[start]
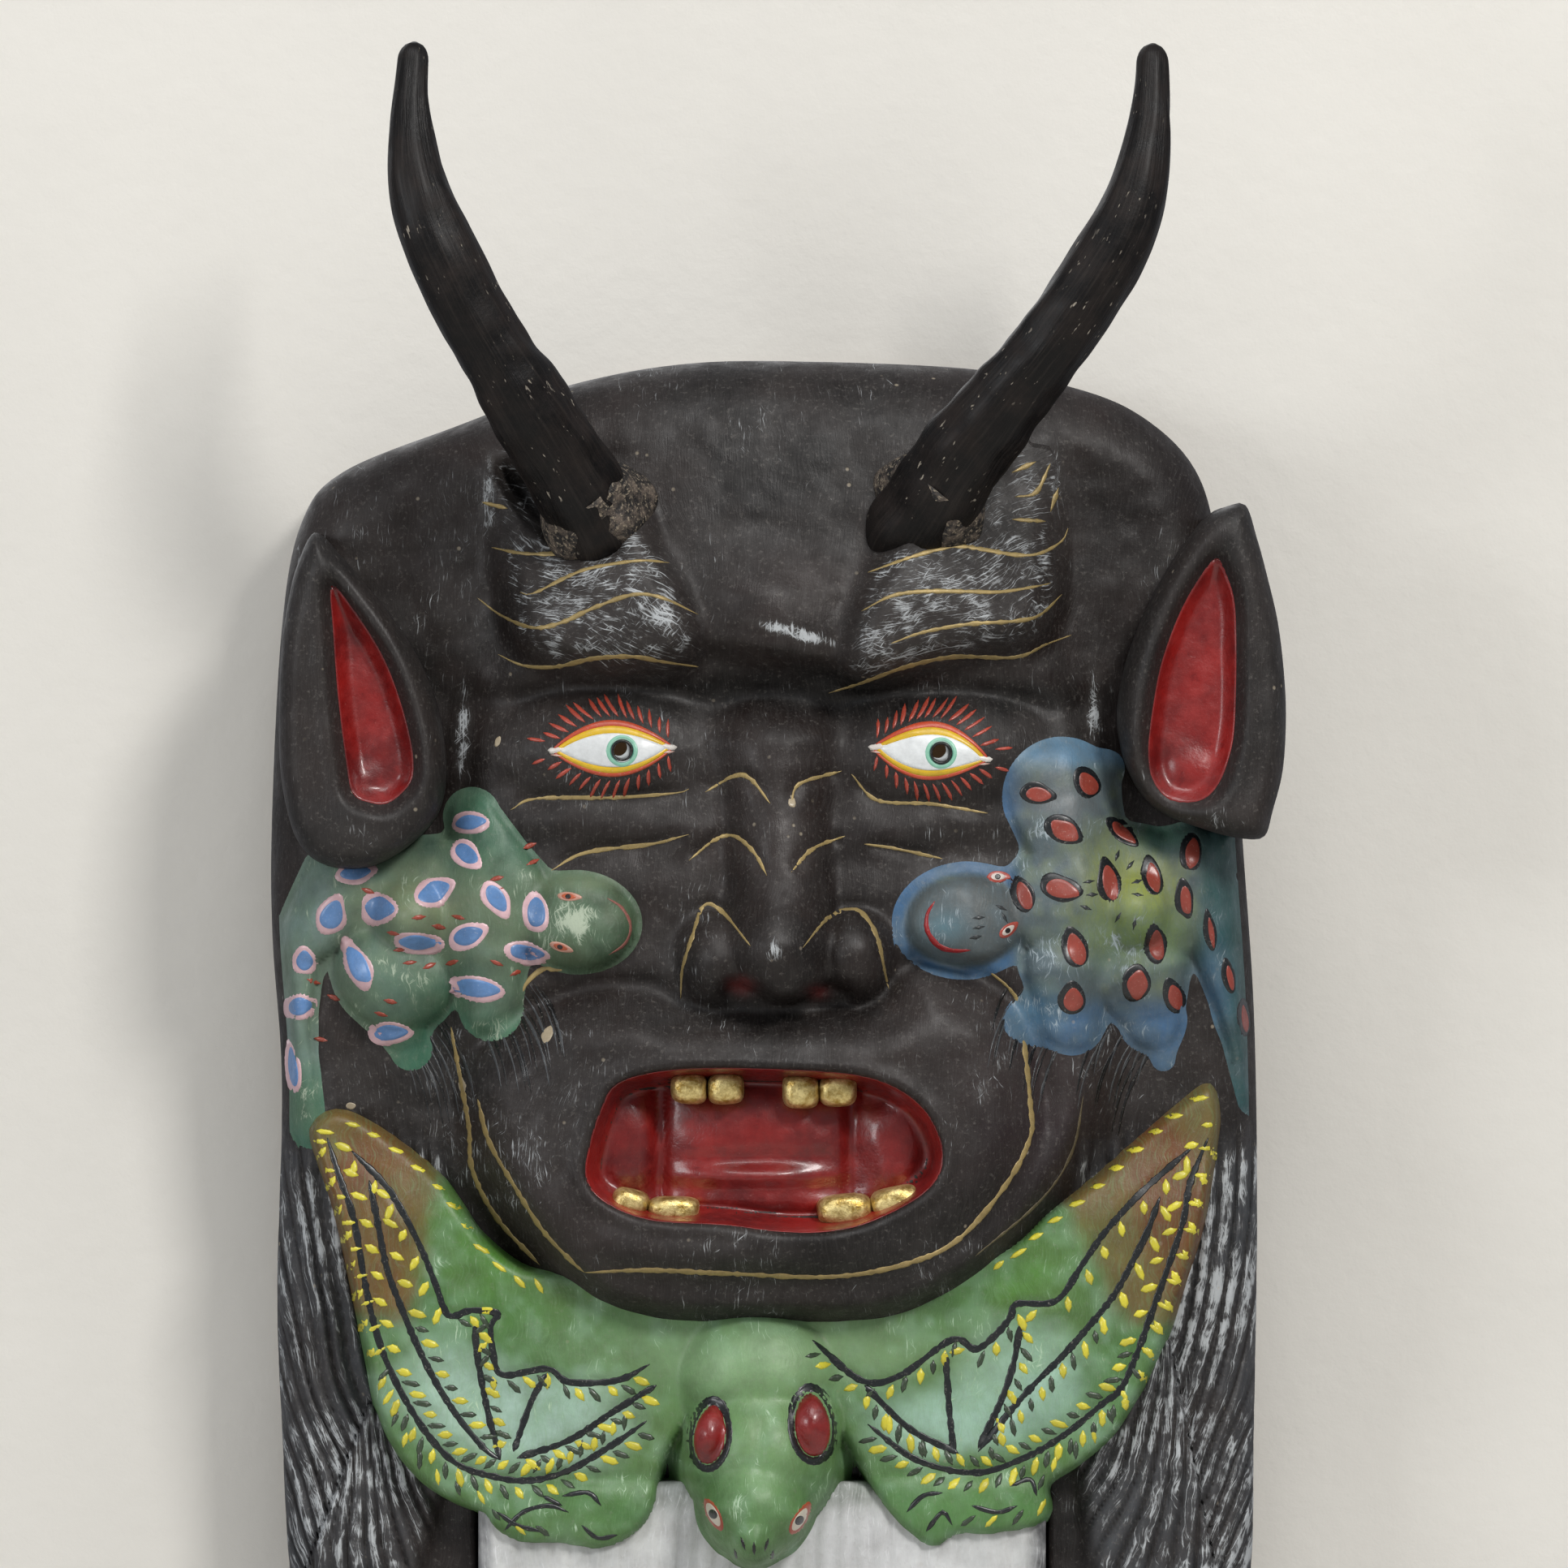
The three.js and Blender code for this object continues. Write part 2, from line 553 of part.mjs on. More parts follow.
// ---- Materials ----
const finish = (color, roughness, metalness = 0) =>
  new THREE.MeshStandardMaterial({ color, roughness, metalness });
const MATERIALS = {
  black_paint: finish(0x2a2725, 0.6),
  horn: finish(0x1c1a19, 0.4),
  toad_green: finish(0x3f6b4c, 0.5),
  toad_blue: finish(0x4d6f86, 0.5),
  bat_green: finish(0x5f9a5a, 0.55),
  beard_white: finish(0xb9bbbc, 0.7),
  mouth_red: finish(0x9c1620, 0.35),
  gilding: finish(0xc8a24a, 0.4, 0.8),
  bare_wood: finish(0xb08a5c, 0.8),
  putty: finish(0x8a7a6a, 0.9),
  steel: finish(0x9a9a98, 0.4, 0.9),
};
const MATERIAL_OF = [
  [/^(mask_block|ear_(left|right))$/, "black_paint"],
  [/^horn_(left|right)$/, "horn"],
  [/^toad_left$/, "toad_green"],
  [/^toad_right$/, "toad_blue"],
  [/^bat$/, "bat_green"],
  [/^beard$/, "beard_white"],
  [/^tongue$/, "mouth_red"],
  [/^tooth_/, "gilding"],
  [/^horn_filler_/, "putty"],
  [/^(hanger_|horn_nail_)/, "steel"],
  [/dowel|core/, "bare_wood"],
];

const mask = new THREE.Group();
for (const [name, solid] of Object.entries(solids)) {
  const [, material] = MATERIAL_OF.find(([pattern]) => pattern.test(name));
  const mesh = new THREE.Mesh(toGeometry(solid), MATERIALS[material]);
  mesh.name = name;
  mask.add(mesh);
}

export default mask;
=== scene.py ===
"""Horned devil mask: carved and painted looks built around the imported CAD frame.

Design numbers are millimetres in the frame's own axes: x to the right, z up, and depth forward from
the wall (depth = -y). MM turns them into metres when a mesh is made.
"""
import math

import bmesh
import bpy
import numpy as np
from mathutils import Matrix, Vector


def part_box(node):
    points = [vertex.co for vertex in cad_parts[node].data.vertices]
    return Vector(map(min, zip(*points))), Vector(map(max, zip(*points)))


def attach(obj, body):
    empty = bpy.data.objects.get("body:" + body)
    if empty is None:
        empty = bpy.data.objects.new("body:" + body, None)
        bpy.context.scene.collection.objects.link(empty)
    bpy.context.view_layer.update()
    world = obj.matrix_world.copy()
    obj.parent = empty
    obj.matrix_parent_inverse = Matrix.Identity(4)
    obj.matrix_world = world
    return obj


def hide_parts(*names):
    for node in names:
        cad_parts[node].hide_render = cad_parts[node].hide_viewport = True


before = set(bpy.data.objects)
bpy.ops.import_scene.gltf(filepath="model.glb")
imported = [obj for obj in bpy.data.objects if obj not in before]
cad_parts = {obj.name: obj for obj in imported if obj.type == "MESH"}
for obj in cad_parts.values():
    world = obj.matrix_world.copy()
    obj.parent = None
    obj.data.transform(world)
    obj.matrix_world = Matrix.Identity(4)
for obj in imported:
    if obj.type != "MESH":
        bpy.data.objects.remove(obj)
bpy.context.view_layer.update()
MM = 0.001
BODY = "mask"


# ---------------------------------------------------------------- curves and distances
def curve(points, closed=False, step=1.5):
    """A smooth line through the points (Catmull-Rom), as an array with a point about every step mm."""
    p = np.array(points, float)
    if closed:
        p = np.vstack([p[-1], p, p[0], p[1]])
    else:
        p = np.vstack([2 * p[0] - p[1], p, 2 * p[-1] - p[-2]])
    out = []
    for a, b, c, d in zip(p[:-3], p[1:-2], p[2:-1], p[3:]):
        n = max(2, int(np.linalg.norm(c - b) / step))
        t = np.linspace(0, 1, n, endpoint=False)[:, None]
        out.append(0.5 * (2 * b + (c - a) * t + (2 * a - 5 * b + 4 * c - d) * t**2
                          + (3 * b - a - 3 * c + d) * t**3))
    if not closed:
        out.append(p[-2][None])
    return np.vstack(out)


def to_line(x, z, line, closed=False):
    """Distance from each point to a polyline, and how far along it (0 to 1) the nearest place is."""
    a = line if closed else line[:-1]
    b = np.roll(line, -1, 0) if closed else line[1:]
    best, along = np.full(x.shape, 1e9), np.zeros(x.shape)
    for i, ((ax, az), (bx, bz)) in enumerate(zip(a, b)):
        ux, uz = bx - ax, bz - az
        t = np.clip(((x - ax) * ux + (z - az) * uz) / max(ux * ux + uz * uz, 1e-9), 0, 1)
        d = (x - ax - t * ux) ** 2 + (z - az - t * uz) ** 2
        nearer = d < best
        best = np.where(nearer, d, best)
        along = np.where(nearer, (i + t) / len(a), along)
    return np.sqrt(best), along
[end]
[start]
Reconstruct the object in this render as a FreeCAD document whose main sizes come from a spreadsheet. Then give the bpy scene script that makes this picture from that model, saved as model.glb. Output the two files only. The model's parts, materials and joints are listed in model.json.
[end]
[start]
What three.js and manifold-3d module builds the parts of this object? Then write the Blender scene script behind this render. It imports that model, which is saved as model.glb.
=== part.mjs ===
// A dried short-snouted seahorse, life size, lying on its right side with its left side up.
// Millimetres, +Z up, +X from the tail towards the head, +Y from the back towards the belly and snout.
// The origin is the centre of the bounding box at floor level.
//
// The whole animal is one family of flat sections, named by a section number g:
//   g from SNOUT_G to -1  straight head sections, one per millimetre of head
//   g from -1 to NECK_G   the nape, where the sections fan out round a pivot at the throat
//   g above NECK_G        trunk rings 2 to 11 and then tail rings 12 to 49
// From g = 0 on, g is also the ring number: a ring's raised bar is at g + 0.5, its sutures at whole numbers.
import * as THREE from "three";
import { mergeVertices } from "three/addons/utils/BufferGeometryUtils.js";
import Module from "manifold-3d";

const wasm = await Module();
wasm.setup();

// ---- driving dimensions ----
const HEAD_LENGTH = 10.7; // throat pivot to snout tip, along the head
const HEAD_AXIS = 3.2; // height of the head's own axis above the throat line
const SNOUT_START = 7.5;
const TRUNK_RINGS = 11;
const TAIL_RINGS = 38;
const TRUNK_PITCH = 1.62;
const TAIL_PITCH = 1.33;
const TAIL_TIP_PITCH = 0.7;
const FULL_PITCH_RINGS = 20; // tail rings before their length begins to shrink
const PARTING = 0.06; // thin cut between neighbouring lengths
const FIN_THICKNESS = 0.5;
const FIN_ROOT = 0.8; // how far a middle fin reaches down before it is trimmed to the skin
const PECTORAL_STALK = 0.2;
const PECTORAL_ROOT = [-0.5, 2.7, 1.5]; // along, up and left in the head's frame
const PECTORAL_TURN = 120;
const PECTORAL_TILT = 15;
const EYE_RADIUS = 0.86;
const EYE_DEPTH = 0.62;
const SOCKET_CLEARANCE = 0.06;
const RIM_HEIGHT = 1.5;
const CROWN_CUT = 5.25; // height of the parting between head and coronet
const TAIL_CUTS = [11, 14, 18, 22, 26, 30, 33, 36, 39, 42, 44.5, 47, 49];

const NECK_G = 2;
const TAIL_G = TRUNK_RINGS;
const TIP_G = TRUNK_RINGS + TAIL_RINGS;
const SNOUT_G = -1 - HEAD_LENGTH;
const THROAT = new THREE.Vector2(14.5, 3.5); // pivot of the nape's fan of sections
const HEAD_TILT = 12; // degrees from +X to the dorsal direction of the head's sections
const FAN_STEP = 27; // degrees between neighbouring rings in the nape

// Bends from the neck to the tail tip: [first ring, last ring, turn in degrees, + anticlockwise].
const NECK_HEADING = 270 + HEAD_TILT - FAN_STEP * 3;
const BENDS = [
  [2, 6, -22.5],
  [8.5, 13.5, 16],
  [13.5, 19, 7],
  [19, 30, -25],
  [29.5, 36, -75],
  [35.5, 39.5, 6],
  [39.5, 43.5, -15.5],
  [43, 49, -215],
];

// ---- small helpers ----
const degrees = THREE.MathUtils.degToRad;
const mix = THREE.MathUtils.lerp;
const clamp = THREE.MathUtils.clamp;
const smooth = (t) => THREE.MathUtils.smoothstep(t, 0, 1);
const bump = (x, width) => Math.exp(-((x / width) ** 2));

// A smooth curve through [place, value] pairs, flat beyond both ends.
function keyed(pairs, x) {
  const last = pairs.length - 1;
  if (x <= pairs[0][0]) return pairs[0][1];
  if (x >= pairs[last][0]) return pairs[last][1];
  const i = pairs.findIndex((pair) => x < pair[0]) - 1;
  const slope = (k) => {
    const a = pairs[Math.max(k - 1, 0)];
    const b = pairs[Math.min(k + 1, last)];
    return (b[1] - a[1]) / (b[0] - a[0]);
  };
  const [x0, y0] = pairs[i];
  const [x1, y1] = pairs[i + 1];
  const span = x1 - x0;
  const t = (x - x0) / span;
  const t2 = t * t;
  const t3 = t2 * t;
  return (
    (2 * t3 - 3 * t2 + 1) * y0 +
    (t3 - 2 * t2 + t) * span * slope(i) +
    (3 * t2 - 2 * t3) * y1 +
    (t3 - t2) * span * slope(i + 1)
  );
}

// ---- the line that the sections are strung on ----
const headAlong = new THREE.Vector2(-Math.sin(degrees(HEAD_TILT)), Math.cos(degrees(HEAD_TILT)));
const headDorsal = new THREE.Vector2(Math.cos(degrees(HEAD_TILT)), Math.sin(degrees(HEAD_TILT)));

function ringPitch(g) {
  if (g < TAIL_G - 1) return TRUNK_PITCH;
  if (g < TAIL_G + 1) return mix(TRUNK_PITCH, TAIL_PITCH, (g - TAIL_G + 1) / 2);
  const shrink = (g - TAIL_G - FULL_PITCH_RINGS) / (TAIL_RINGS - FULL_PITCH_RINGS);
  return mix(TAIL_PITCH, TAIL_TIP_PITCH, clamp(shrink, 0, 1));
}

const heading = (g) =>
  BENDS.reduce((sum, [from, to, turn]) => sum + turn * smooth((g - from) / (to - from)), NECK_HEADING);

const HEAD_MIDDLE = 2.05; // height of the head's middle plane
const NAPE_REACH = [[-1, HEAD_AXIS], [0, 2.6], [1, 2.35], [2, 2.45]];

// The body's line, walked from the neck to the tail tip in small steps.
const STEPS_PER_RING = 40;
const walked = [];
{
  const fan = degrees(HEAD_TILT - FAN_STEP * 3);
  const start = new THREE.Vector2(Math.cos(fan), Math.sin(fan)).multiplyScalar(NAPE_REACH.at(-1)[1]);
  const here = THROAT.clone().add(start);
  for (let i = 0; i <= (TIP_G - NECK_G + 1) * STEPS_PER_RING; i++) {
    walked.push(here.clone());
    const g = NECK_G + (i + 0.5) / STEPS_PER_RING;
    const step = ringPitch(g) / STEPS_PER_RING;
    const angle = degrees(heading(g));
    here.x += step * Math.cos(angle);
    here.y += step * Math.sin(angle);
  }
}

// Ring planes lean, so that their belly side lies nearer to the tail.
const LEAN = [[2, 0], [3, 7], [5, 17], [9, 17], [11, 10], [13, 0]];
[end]
### WHAT TO WORK ON
Nothing beyond the required lines should be retyped: start with the line that contains "The three.js and" and finish with the line that contains "export default mask;".

### EXERCISE SOLUTION
The three.js and Blender code for this object continues. Write part 2, from line 553 of part.mjs on. More parts follow.
// ---- Materials ----
const finish = (color, roughness, metalness = 0) =>
  new THREE.MeshStandardMaterial({ color, roughness, metalness });
const MATERIALS = {
  black_paint: finish(0x2a2725, 0.6),
  horn: finish(0x1c1a19, 0.4),
  toad_green: finish(0x3f6b4c, 0.5),
  toad_blue: finish(0x4d6f86, 0.5),
  bat_green: finish(0x5f9a5a, 0.55),
  beard_white: finish(0xb9bbbc, 0.7),
  mouth_red: finish(0x9c1620, 0.35),
  gilding: finish(0xc8a24a, 0.4, 0.8),
  bare_wood: finish(0xb08a5c, 0.8),
  putty: finish(0x8a7a6a, 0.9),
  steel: finish(0x9a9a98, 0.4, 0.9),
};
const MATERIAL_OF = [
  [/^(mask_block|ear_(left|right))$/, "black_paint"],
  [/^horn_(left|right)$/, "horn"],
  [/^toad_left$/, "toad_green"],
  [/^toad_right$/, "toad_blue"],
  [/^bat$/, "bat_green"],
  [/^beard$/, "beard_white"],
  [/^tongue$/, "mouth_red"],
  [/^tooth_/, "gilding"],
  [/^horn_filler_/, "putty"],
  [/^(hanger_|horn_nail_)/, "steel"],
  [/dowel|core/, "bare_wood"],
];

const mask = new THREE.Group();
for (const [name, solid] of Object.entries(solids)) {
  const [, material] = MATERIAL_OF.find(([pattern]) => pattern.test(name));
  const mesh = new THREE.Mesh(toGeometry(solid), MATERIALS[material]);
  mesh.name = name;
  mask.add(mesh);
}

export default mask;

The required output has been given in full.